> [What to work on]
Repeat only the lines from the one containing "RETAINER_SCREW, -1), FINISH.steel);" through the one containing "if empty is", exactly as written, both ends included.

> [Data excerpt]
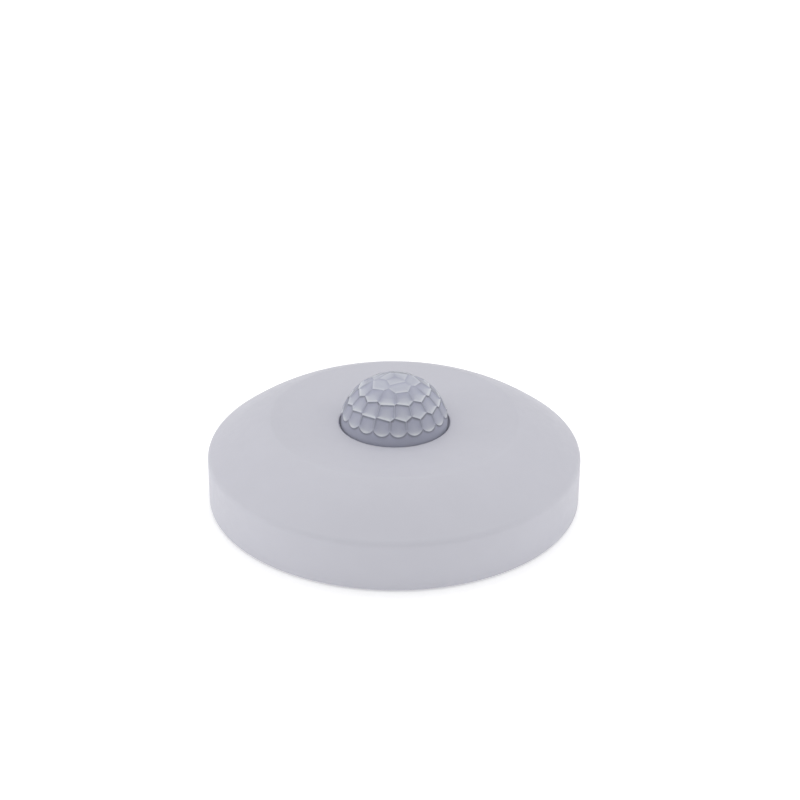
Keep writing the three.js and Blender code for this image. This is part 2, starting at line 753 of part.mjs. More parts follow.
add("relay", relay(), FINISH.relay);
add("film_capacitor", filmCapacitor(), FINISH.filmCapacitor);
add("smoothing_capacitor", canCapacitor(-16.5, -17, 5, 12.5), FINISH.sleeve);
add("filter_capacitor", canCapacitor(-27, -21.5, 3.15, 8), FINISH.sleeve);
add("varistor", varistor(), FINISH.varistor);
add("fuse", fuse(), FINISH.fuse);
add("bridge_rectifier", pinPackage(-14, 13, 8.4, 6.4, 3.2, 2, 5.1), FINISH.chip);
add("control_chip", pinPackage(8.5, -18, 19.3, 6.4, 3.4, 8, 2.54), FINISH.chip);
add("dropper_resistor", dropperResistor(), FINISH.resistor);
add("voltage_regulator", transistor(15.5, 31), FINISH.chip);
add("relay_transistor", transistor(23, 31), FINISH.chip);

for (const { name, y } of ADJUSTERS) {
  add(`${name}_adjuster`, adjusterBody(y), FINISH.adjuster);
  add(`${name}_knob`, adjusterKnob(y), FINISH.knob);
}

add("sensor_tower", sensorTower(), FINISH.tower);
add("infrared_detector", infraredDetector(), FINISH.steel);
add("detector_window", detectorWindow(), FINISH.window);
add("light_sensor", lightSensor(), FINISH.lightSensor);
add("status_led", statusLed(), FINISH.led);

add("front_cover", frontCover(), FINISH.housing);
add("lens_dome", lensDome(), FINISH.lens);
add("lens_retainer", lensRetainer(), FINISH.housing);
RETAINER_ANGLES.forEach((angle, i) => {
  const [x, y] = onCircle(RETAINER_SCREW_RADIUS, angle);
  add(`retainer_screw_${i + 1}`, panScrew(x, y, RETAINER.bottom - 0.05, RETAINER_SCREW, -1), FINISH.steel);
});

export default sensor;
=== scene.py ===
"""Looks for the round ceiling motion sensor.

Every shape is built in millimetres and turned into metres when it becomes a piece. Each CAD node has a
finely made piece here that stands for it. The board's tracks, solder, print and small parts are added.
"""

import json
import math

import bmesh
import bpy
import numpy as np
from mathutils import Matrix, Vector


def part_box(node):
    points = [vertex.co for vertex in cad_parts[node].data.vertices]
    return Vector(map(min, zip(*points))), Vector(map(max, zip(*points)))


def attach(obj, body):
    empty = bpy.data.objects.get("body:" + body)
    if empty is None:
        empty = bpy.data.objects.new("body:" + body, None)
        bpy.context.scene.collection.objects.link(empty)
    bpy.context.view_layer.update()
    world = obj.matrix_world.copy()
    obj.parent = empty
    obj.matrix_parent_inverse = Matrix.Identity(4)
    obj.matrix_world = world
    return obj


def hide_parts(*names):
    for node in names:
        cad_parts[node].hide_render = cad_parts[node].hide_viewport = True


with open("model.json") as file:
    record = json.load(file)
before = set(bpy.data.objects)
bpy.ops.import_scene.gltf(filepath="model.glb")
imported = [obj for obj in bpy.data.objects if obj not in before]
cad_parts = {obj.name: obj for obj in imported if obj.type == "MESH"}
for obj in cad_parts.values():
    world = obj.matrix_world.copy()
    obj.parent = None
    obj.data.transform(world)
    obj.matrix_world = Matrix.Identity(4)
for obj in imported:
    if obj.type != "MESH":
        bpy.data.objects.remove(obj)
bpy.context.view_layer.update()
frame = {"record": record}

SCENE = bpy.context.scene
RECORD = frame["record"]
BODY_OF = {node: body for body, nodes in RECORD["behaviour"]["bodies"].items() for node in nodes}
SLOT_OF = {entry["node"]: entry["material_slot"] for entry in RECORD["subparts"]}

MM = 0.001
# Sides of the large round shapes, the middling ones and the small ones.
FINE, ROUND, SMALL = 256, 96, 40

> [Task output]
  add(`retainer_screw_${i + 1}`, panScrew(x, y, RETAINER.bottom - 0.05, RETAINER_SCREW, -1), FINISH.steel);
});

export default sensor;
=== scene.py ===
"""Looks for the round ceiling motion sensor.

Every shape is built in millimetres and turned into metres when it becomes a piece. Each CAD node has a
finely made piece here that stands for it. The board's tracks, solder, print and small parts are added.
"""

import json
import math

import bmesh
import bpy
import numpy as np
from mathutils import Matrix, Vector


def part_box(node):
    points = [vertex.co for vertex in cad_parts[node].data.vertices]
    return Vector(map(min, zip(*points))), Vector(map(max, zip(*points)))


def attach(obj, body):
    empty = bpy.data.objects.get("body:" + body)
    if empty is None:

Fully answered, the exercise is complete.